Sunday, 7 January 2018
Exhibit Hall 5 (ACC) (Austin, Texas)
Lightning is known to be associated with strong updrafts and tall cumulonimbus clouds, in which friction between cloud particles causes charge buildup and release in thunderstorms. In many severe thunderstorms, however, lightning occurs in the anvil as well as the core of the storm. This study aims to find patterns in lightning frequency per area in different storm modes and how they relate to cloud thickness. Some of these storm modes are: Single Cell Thunderstorms, Multi-Cell Thunderstorms, Supercells, Squall Lines, and Meso-convective Systems. To complete this study, new products on Geostationary Operational Environmental Satellite-16 (GOES-16) were used. These products include the new Level 2+ Lightning Cluster-Filter Algorithm (LCFA) from the Global Lightning Mapper (GLM) instrument, and the Level 2+ Cloud Optical Depth (COD) product generated from the Advanced Baseline Imager (ABI).
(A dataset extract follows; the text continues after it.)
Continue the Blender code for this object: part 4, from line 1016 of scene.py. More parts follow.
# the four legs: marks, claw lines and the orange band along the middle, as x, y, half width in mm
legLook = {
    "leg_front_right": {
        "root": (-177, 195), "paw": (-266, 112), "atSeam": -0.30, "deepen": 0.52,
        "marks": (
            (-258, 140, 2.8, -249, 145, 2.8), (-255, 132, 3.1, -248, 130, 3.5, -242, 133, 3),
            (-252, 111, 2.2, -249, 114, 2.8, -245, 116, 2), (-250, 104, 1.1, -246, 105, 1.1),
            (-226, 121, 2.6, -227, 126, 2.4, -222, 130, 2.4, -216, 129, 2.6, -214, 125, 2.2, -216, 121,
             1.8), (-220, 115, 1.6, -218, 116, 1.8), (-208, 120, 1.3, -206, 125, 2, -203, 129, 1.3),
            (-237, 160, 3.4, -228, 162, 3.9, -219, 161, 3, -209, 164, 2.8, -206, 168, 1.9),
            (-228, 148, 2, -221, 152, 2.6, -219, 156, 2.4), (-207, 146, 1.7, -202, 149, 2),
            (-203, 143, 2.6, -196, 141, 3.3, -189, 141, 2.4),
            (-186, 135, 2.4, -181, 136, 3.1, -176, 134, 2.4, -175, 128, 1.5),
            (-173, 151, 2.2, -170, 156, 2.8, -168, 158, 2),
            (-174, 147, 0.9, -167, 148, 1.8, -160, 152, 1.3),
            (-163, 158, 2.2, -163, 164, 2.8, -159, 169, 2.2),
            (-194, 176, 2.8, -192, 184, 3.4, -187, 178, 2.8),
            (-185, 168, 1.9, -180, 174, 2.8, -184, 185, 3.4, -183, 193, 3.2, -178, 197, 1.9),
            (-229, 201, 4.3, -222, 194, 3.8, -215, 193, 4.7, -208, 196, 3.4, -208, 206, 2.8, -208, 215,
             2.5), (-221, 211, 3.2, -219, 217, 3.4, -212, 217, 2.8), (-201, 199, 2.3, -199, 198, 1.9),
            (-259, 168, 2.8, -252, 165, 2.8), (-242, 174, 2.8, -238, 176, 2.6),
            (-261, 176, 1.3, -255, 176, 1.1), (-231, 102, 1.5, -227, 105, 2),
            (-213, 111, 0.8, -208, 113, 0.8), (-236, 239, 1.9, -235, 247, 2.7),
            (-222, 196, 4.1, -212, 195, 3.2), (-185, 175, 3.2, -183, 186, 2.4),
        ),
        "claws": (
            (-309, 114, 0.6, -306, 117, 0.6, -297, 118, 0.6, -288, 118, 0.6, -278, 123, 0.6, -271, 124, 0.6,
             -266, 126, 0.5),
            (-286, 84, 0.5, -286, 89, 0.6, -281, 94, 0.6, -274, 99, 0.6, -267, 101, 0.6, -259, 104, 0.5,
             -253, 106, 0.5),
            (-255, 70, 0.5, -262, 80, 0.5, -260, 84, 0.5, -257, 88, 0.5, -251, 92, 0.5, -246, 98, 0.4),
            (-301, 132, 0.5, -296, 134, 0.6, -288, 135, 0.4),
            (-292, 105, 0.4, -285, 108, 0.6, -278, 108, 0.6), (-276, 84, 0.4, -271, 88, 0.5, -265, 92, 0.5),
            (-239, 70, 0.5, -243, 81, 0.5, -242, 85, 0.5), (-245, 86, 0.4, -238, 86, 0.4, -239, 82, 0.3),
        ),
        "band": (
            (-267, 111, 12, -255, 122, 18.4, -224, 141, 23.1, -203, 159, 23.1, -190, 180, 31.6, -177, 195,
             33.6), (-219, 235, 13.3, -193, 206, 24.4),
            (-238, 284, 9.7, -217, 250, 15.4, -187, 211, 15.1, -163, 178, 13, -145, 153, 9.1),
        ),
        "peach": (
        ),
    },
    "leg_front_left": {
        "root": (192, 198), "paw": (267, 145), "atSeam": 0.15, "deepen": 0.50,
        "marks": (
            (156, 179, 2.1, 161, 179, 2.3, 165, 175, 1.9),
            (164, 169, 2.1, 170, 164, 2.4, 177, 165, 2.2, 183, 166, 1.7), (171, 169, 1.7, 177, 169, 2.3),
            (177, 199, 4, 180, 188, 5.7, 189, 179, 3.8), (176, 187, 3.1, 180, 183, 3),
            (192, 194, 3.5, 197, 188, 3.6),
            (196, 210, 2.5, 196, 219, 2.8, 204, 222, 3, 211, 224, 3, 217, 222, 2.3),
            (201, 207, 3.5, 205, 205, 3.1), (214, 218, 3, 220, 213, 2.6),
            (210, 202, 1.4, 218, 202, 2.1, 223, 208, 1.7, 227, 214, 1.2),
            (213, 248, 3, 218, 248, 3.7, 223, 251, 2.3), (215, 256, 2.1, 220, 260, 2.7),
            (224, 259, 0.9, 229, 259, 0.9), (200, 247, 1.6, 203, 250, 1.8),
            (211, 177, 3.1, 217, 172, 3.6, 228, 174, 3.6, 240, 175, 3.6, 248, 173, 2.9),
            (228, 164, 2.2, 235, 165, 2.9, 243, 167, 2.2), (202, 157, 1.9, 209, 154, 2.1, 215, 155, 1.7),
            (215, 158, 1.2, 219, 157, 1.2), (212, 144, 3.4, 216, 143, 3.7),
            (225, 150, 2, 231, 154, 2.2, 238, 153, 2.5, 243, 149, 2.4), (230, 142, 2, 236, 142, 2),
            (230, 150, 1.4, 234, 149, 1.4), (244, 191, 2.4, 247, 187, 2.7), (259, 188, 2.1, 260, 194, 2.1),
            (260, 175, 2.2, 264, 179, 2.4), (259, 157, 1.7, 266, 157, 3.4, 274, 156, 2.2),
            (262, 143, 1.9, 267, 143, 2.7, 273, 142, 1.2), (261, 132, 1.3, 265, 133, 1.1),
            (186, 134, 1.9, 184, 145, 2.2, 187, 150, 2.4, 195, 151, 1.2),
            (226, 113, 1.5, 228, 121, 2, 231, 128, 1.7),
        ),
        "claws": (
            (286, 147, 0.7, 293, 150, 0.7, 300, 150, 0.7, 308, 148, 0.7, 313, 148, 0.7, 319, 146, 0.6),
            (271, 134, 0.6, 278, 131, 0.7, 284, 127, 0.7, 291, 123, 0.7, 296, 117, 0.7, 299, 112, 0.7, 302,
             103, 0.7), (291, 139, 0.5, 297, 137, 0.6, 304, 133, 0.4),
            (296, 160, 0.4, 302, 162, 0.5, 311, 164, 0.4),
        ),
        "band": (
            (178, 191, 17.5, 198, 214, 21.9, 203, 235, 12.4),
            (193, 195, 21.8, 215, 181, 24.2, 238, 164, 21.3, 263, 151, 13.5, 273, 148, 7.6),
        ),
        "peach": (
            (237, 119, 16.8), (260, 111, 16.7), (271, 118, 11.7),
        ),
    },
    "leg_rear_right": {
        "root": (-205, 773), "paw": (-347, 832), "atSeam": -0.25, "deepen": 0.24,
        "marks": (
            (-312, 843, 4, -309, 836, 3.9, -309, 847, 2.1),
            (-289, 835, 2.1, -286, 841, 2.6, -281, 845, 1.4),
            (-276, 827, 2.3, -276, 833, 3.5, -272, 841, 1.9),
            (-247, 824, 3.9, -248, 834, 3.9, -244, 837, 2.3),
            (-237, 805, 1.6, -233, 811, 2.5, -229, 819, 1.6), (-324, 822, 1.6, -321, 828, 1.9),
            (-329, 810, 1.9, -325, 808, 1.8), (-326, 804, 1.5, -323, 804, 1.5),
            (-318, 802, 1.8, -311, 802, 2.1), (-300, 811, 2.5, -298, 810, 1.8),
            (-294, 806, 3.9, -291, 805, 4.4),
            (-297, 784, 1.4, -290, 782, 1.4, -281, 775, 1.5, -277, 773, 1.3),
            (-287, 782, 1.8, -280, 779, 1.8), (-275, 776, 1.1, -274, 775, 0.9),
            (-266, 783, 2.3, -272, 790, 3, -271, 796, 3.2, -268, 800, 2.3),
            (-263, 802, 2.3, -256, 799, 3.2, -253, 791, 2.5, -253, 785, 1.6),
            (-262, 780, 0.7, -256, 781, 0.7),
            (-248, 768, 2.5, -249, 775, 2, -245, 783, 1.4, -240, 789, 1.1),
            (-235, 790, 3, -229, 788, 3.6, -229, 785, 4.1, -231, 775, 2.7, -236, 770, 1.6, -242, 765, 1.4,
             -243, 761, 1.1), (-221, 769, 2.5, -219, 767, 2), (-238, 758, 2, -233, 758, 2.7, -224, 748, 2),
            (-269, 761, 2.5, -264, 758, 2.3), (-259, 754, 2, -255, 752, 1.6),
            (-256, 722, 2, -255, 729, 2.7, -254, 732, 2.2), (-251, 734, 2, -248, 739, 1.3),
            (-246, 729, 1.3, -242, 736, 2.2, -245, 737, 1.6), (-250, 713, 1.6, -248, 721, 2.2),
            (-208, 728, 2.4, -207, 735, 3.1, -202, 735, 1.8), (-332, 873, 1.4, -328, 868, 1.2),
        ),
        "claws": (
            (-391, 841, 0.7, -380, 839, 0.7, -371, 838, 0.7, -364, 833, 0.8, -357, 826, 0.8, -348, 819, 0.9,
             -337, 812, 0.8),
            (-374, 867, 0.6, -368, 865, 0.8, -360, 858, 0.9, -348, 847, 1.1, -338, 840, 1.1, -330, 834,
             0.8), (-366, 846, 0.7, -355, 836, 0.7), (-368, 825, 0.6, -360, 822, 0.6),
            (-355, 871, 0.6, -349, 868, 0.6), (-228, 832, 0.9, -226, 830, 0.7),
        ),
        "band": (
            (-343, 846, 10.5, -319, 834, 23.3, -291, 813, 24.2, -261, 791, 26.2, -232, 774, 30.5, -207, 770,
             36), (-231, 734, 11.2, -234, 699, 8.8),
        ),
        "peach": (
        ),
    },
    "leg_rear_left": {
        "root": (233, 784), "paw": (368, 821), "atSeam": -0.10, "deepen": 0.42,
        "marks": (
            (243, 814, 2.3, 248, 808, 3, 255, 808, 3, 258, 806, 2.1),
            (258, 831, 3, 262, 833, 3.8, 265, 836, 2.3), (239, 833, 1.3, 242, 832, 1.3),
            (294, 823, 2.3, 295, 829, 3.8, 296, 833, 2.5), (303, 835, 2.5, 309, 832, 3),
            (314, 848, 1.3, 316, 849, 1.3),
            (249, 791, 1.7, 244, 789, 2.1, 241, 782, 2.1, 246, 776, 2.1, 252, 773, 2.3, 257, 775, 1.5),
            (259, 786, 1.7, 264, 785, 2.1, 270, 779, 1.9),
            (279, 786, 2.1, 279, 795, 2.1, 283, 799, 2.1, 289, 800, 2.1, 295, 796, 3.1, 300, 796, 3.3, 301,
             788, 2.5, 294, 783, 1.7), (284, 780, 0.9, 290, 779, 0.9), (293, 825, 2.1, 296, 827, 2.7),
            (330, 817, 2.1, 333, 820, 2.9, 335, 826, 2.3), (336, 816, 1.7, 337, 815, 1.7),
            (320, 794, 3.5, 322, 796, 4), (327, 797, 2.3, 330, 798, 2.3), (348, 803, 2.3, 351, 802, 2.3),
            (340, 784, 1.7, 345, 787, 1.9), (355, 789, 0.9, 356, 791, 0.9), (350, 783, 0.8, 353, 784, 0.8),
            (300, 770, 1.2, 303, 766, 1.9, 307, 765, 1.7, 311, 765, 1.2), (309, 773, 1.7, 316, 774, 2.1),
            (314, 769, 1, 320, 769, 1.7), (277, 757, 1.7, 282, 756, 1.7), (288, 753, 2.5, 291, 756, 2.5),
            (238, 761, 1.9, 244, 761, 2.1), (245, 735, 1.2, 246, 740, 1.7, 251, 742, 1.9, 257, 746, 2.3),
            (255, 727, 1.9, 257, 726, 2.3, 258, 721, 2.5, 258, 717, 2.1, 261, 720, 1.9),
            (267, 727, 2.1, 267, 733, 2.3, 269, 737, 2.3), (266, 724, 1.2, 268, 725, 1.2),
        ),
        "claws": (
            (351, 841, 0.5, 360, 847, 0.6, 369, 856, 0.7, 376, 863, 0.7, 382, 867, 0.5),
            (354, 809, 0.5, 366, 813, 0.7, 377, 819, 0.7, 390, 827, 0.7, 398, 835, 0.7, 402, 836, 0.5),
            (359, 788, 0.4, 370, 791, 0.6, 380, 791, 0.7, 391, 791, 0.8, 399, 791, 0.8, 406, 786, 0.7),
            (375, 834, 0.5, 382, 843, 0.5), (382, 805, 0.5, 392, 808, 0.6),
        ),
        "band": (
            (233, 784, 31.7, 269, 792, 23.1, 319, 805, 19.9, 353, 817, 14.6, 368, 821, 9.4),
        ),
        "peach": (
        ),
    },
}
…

To develop the code associated with this project, storms from late May and Mid-June were used, but for the most accurate data, only storms occurring from July 5th, 2017 through July 6th, 2017 will be used. The GOES-16 products that are being used are in the beta maturity phase, which means that there are still some significant bugs in the data that is being distributed. To account for these potential bugs, the team decided to wait for the DO.00.05 upgrade in the DE, which fixed some data issues in the COD product. GLM data was able to be used after mid-June with the DO.04.04 upgrade. The purpose of this project is to test the overall capabilities of GLM in high sun glare environments, and to study lightning patterns associated with cloud thickness in different systems, considering: water content, cloud particle size, and liquid/ice water path, which can help in generating a value for Cloud Optical Depth.